6 Qualitative comparative analysis
An intuitive way to identify causality is to search for patterns in the data of which we believe can be interpreted in a causal fashion. The qualitative comparative analysis (QCA) offers a framework to identify, based on set theory, relationships in terms of necessary conditions and sufficient conditions for a specific outcome.
Suppose I ask my son who he wants to invite to his birthday party, and he replies, “Everybody.” Since this isn’t helpful, I give him a list of eight children I’d consider inviting and ask him to pick which ones he seriously wants to invite. From this list, he selects five children.

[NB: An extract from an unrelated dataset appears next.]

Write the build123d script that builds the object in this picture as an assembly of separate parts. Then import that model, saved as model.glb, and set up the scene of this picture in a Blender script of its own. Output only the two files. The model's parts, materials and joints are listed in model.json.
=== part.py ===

Later, I ask my wife why he chose those five. She explains that he invited everyone from his kindergarten group and older girls. As a scientist, I want to logically verify her explanation, so I collected the data shown in Table 6.1. The table shows a so called truthtable which lists all names, with binary values (“0” or “1”) indicating if a child is female, older, or in kindergarten (where “1” means true and “0” means false).

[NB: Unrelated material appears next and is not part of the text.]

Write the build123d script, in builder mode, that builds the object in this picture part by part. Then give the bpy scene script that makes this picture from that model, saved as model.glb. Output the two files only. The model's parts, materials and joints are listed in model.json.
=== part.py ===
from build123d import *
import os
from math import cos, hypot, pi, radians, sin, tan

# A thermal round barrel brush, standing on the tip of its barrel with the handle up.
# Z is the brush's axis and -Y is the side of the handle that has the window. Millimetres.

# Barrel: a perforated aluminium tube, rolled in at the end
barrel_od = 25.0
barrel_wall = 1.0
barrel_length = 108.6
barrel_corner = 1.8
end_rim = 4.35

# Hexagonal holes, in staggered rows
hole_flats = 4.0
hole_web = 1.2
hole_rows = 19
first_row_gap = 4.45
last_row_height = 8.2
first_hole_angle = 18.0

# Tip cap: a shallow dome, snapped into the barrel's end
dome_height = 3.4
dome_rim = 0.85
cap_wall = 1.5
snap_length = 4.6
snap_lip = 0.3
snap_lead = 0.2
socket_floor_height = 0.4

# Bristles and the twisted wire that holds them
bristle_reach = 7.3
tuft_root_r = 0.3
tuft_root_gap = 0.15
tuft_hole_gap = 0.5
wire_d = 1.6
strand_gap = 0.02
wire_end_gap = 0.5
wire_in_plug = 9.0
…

| Name (number) | Female (F) | Age (A) | Kindergarten (K) | Invited (Y) | QCA notation |
|---|---|---|---|---|---|
| Jürgen (1) | 0 | 0 | 0 | 0 | fak |
| Ben (2) | 0 | 1 | 0 | 0 | fAk |
| Ida (3) | 1 | 0 | 0 | 0 | Fak |
| Carl (4 | 0 | 0 | 1 | 1 | faK |
| Paul (5) | 0 | 1 | 1 | 1 | fAK |
| Marie (6) | 1 | 0 | 1 | 1 | FaK |
| Anna (7) | 1 | 1 | 0 | 1 | FAk |
| Pia (8) | 1 | 1 | 1 | 1 | FAK |
Applying QCA to this truth table is straightforward. The basic idea is:
- Look for cases with the outcome \(Y = 1\) (invited) that differ in only one condition.
- When two such cases differ only in one condition, that condition is irrelevant for producing the outcome (in this data) and can be dropped.
- Continue simplifying until you cannot reduce the conditions any further without losing the outcome \(Y = 1\).
In our example:
- Consider the invited children (those with \(Y = 1\)). Cases (4) and (5) have configurations faK and fAK. They differ only in \(A\) (age), so \(A\) does not appear to be important here. We keep \(fK\) as the relevant conjunction.
- Cases (6) and (8) have configurations FaK and FAK. Again, they differ only in \(A\), so \(A\) is not important in this pair either. We keep \(FK\) as the relevant conjunction.
- Looking at cases (7) and (8), with configurations FAk and FAK, we see that they differ only in \(K\) (kindergarten). Hence, \(K\) is not important in this pair, and we keep \(FA\) as the relevant conjunction.
At this point, we have the reduced configurations \(fK\), \(FK\), and \(FA\) for the invited children. Comparing \(fK\) and \(FK\), we see that they differ only in \(F\) (female). Therefore, \(F\) is not relevant for this group either, and we can simplify \(fK\) and \(FK\) to just \(K\).
We are left with two combinations that can explain all invitations: \(K\) and \(FA\). In QCA notation, we write:
\[ Y = K + FA \]
This means that there are two sufficient conditions for being invited:
- being in the same kindergarten (\(K = 1\)), or
- being both a girl (\(F = 1\)) and older (\(A = 1\)).
Now that we have explained the invitations, we should check whether these conditions contradict the cases where the outcome is \(Y = 0\) (not invited). Looking at cases (1) to (3), we see that none of them satisfies either \(K = 1\) or the combination \(FA = 1\). Therefore, there is no contradiction: all non-invited children lack both sufficient conditions we identified for being invited.